– Цюрихцы имеют клиническую подготовку, чтобы стать фрейдистами; они, видимо, любую другую доктрину отстаивали бы с тем же чувством правоты и в том же слезливом тоне. С другой стороны, Венское общество сложилось исторически; каждый из нас страдал неврозом, что необходимо, чтобы понять учение Фрейда; сомнительно, страдали ли этим швейцарцы.
Замечание вызвало смех за столом: разве кто–либо слышал о швейцарце с неврозом? Однако Зигмунд знал, что в Бургхёльцли было много больных неврозами, цюрихцы занимались такими случаями.
Тревожило то, что состоявшаяся в Гамбурге встреча неврологов обсудила доклады психоаналитиков в Нюрнберге и приняла резолюцию «бойкотировать те санатории, которые применяют методы лечения Фрейда». Это могло вызвать осложнения для Макса Кахане, многие пациенты которого прибыли из Германии. Макс почти не прибегал к психоанализу в своем санатории, однако продолжал уверять Зигмунда, что уходит с каждой встречи в среду с новым осознанием психологии, помогающим ему лечить пациентов.
Постановления Венского общества психоаналитиков гласили: «Общество ставит своей целью развивать и продвигать психоаналитическую науку, основанную в Вене профессором Зигмундом Фрейдом».
Однако через несколько недель Альфред Адлер представил документ, указывавший на то, что он почти полностью порвал с сексуальной теорией Фрейда. Он предлагал рассматривать сексуальность в сугубо символическом смысле. Адлер говорил примерно следующее:
– В нашей культуре у женщин появляется тенденция к неврастении, потому что они завидуют превосходству мужчины в современной культуре… Если бы они захотели стать мужчинами, отказаться от своего пола, то они страдали бы от других невротических симптомов…
Зигмунд жаловался Марте, что встречи по средам вызывают у него головную боль, но Адлер часто предлагал разумные, разъясняющие понятия. Так, понятие «слияние влечений» разъясняло сложность либидо – энергии инстинктов. Зигмунд был благодарен Адлеру за это понятие и ввел его в свои работы.
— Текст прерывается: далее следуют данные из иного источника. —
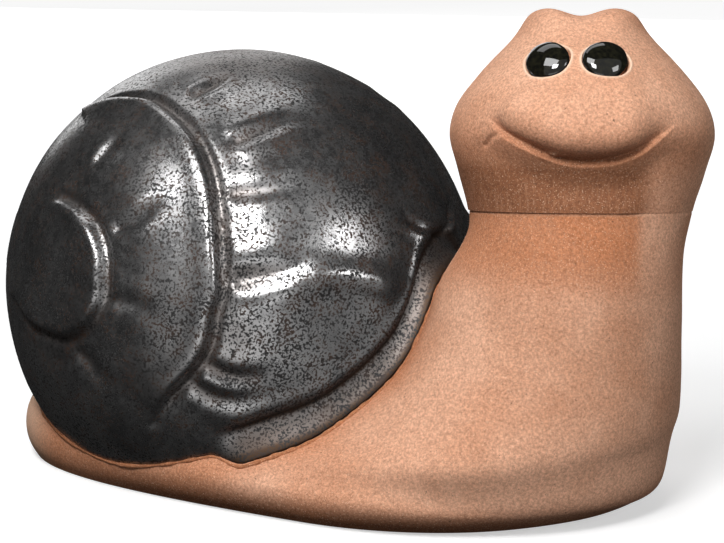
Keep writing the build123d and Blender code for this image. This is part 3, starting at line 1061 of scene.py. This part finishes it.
def eye_material(name):
    """Black glaze with an olive cast."""
    material, nodes, links, shader = new_material(name)
    coords = add_node(nodes, "ShaderNodeTexCoord").outputs["Object"]
    tone = noise(nodes, links, coords, 700, 3, 0.6)
    tone = ramp(nodes, links, tone, (0.40, (0.004, 0.004, 0.003)), (0.75, (0.016, 0.015, 0.008)))
    links.new(tone, shader.inputs["Base Color"])
    shader.inputs["Roughness"].default_value = 0.06
    shader.inputs["Coat Weight"].default_value = 0.6
    shader.inputs["Coat Roughness"].default_value = 0.03
    return material


clay = clay_material("clay", (0.75, 0.425, 0.282), (0.62, 0.315, 0.19))
slip = clay_material("slip", (0.50, 0.22, 0.11), (0.33, 0.13, 0.06))
glaze = glaze_material("glaze")
eye_glaze = eye_material("eye_glaze")
for obj, material in ((head, clay), (body, clay), (shell, glaze), (bead, slip), (neck_slip, clay)):
    obj.data.materials.append(material)
for eye in eyes:
    eye.data.materials.append(eye_glaze)
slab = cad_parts["base_slab"]
if slab.material_slots:
    slab.material_slots[0].material = clay
else:
    slab.data.materials.append(clay)

for obj in (head, body, shell, bead, neck_slip, *eyes):
    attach(obj, "root")
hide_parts("head")
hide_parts("body")
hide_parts("shell")
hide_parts("shell_lute")
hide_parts("neck_lute")
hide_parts("eye_left")
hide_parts("eye_right")
# The glaze mirrors the studio and not the clay, so that it stays grey as in the photograph
for obj in (head, body):
    obj.visible_glossy = False
for obj in (head, body, bead, neck_slip):
    obj.data.set_sharp_from_angle(angle=math.radians(50))

# Floor, a plain pale sweep that rises all round and doesn't light the snail
floor_sides = 96
floor_profile = [
    (0.0, -0.0004), (0.6, -0.0004), (2.6, 0.0), (3.2, 0.05),
    (3.6, 0.22), (3.9, 0.55), (4.0, 1.0), (4.0, 3.2),
]
floor_turns = np.linspace(0, 2 * math.pi, floor_sides, endpoint=False)
floor_rows = []
for reach, level in floor_profile:
    flat = np.full(floor_sides, level)
    floor_rows.append(np.stack([reach * np.cos(floor_turns), reach * np.sin(floor_turns), flat], axis=1))
floor_faces = grid_faces(len(floor_rows), floor_sides).tolist()
floor = make_object("floor", np.concatenate(floor_rows), floor_faces)
floor_material, nodes, links, shader = new_material("floor")
shader.inputs["Base Color"].default_value = (0.62, 0.62, 0.62, 1)
shader.inputs["Roughness"].default_value = 0.9
shader.inputs["Specular IOR Level"].default_value = 0.1
shader.inputs["Emission Color"].default_value = (1, 1, 1, 1)
# The floor glows more the further it is from the snail, up to white
place = add_node(nodes, "ShaderNodeTexCoord").outputs["Object"]
distance = add_node(nodes, "ShaderNodeVectorMath", operation="LENGTH")
links.new(place, distance.inputs[0])
glow = add_node(nodes, "ShaderNodeMapRange")
glow.inputs["From Min"].default_value = 0.3
glow.inputs["From Max"].default_value = 2.2
glow.inputs["To Min"].default_value = 0.52
glow.inputs["To Max"].default_value = 1.02
links.new(distance.outputs["Value"], glow.inputs["Value"])
links.new(glow.outputs["Result"], shader.inputs["Emission Strength"])
floor.data.materials.append(floor_material)
floor.visible_diffuse = False
floor.visible_glossy = False
floor.visible_shadow = False

world = bpy.data.worlds.new("world")
scene.world = world
world.use_nodes = True
world.node_tree.nodes["Background"].inputs["Color"].default_value = (1, 1, 1, 1)
world.node_tree.nodes["Background"].inputs["Strength"].default_value = 0.022

snail_place = (-0.01, 0.0, 0.10)
head_place = (0.10, -0.01, 0.15)


def softbox(name, right, up, back, width, height, power, target=snail_place):
    """An area light placed in the camera's own directions round the object, in metres."""
    light = bpy.data.lights.new(name, "AREA")
    light.shape = "RECTANGLE"
    light.size = width
    light.size_y = height
    light.energy = power
    obj = bpy.data.objects.new(name, light)
    scene.collection.objects.link(obj)
    aim = Vector(target)
    obj.location = aim + view_right * right + view_up * up + view_back * back
    obj.rotation_euler = (aim - obj.location).to_track_quat("-Z", "Y").to_euler()
    obj.visible_camera = False
    return obj


# Each light's name, how far it is to the right, up and back, its width and height, and its power
softbox("key", -0.24, 0.42, 0.78, 0.26, 0.26, 6.2, head_place)
softbox("upper", -0.42, 0.85, 0.80, 0.7, 0.5, 8)
softbox("side", 0.95, 0.30, 0.72, 0.42, 0.42, 3.3)
softbox("low", -0.1, -0.45, 1.0, 0.9, 0.4, 1.3)
softbox("top", -0.15, 1.10, -0.25, 0.9, 0.4, 1.8)
softbox("behind", -0.30, 0.70, -1.10, 0.8, 0.8, 3)
# A wide dim wall that only the glazes mirror, and a soft light on the clay's back
wall = softbox("wall", 0.25, 0.0, 1.0, 3.6, 2.6, 9)
wall.visible_diffuse = False
back_light = softbox("back_light", 0.2, 0.5, -1.3, 1.2, 1.2, 5)
back_light.visible_glossy = False
scene.view_settings.view_transform = "Standard"
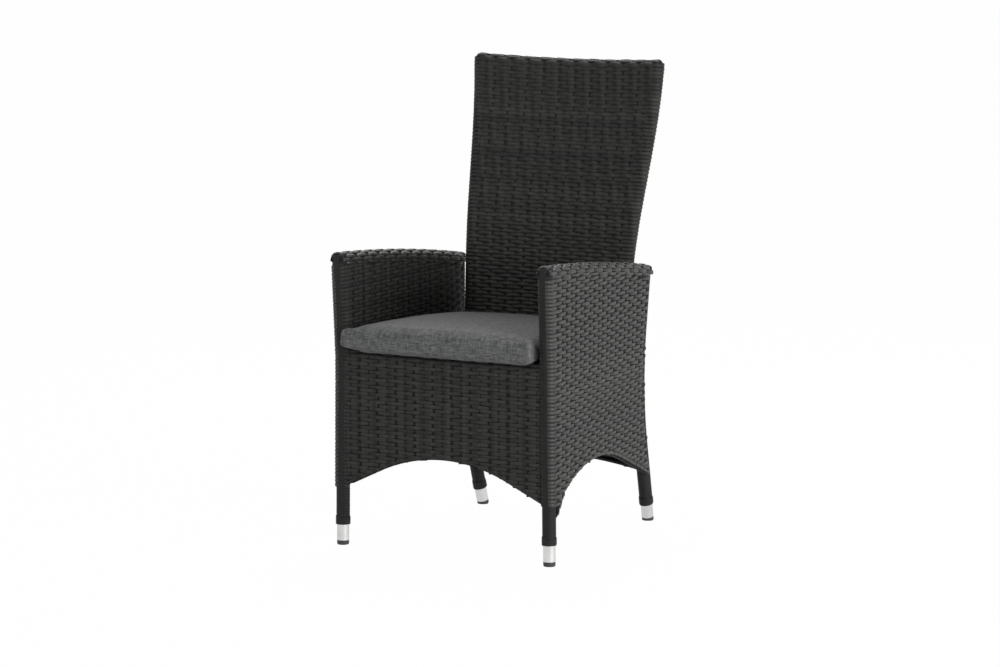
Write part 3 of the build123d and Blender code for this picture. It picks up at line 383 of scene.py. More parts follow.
def strand_tree():
    """A tree that turns lines on a surface into strands that pass over and under hidden stakes."""
    tree = bpy.data.node_groups.new("woven strand", "GeometryNodeTree")
    socket(tree, "Geometry", "Geometry")
    lengths = {"Strand width": 0.01, "Strand thickness": 0.0016, "Rise": 0.0006, "Dip depth": 0.0018}
    for name, value in {**lengths, "Dip share": 0.4}.items():
        socket(tree, name, "Float", value)
    socket(tree, "Material", "Material")
    socket(tree, "Geometry", "Geometry", way="OUTPUT")
    start = put(tree, "NodeGroupInput").outputs
    stake = put(tree, "GeometryNodeInputNamedAttribute", {"Name": "stake"}, data_type="FLOAT")
    outward = put(tree, "GeometryNodeInputNamedAttribute", {"Name": "outward"}, data_type="FLOAT_VECTOR")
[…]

Другая концепция Адлера касалась «чувства неполноценности». Она развилась из его оригинальной концепции о недостаточной активности органа, влияющей на формирование характера. Недостаточная активность органа в результате дефекта, слабости, болезни должна быть выправлена, компенсирована, ибо в противном случае возникает эмоциональное расстройство. Зигмунд не мог сразу принять идею Адлера. Он объяснил коллегам:
– Я не всегда могу принять на слух новые идеи. Я должен повозиться с ними дни, а иногда недели, прежде чем интегрирую их в свое мышление.
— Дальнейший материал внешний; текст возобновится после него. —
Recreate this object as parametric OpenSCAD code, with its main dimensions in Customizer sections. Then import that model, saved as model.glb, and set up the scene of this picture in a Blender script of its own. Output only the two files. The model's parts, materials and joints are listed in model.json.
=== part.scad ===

Он преуспел и в этом: вскоре термин «комплекс неполноценности» вошел в качестве одного из столпов в теорию психоанализа.
Адлер был слишком творческим мыслителем и лидером, чтобы довольствоваться ролью подчиненного Карла Юнга в Цюрихе. Всю свою жизнь он страдал, бунтуя против старшего брата, болезненного и поэтому пользовавшегося особым вниманием матери. Быть вторым было для него подобно анафеме. Он последовательно стремился отмежеваться от фрейдистского анализа, от лежавшего в его основе эдипова комплекса и сексуальной этиологии неврозов, старался заменить их теорией неполноценности органов и реакцией мужского протеста. Зигмунд знал, что в этом нет подвоха или заносчивости: Альфред Адлер был порядочным человеком. Его отношения с больными, семьей, друзьями были вне всяких подозрений. И, тем не менее, каждую среду, когда Адлер читал свой доклад или выступал с критикой кого–либо из коллег, он причинял огорчение Зигмунду, срезая живой слой со ствола фрейдистского психоанализа.
2
Зигмунд целиком погрузился в работу. В феврале, перед поездкой на конгресс в Нюрнберг, он согласился принять на лечение богатого молодого русского, с которым занимались Крепелин в Мюнхене и лучшие психиатры Берлина, в конце концов отказавшиеся от него как от неизлечимого. Сергей Петров страдал острыми приступами меланхолии, не мог ухаживать за собой, даже поесть или одеться без чужой помощи. У него были хронические запоры, и дважды в неделю ему ставили клизму.
Шесть раз в неделю после утренних сеансов в санатории он посещал Зигмунда и, казалось, охотно укладывался на кушетку для психоанализа, однако в течение всего часа он ничего не рассказывал о своем прошлом и своем детстве. После нескольких месяцев лечения Зигмунд впал в отчаяние, но пути назад не было. Он уже потратил много времени, обучая Сергея процессу психоанализа и объясняя, что может быть заложено в подсознании. По его убеждению, болезнь молодого человека – результат детского невроза и она не имела ничего общего с гонореей, подхваченной им в восемнадцать лет, с которой, по словам родителей, начались его неприятности.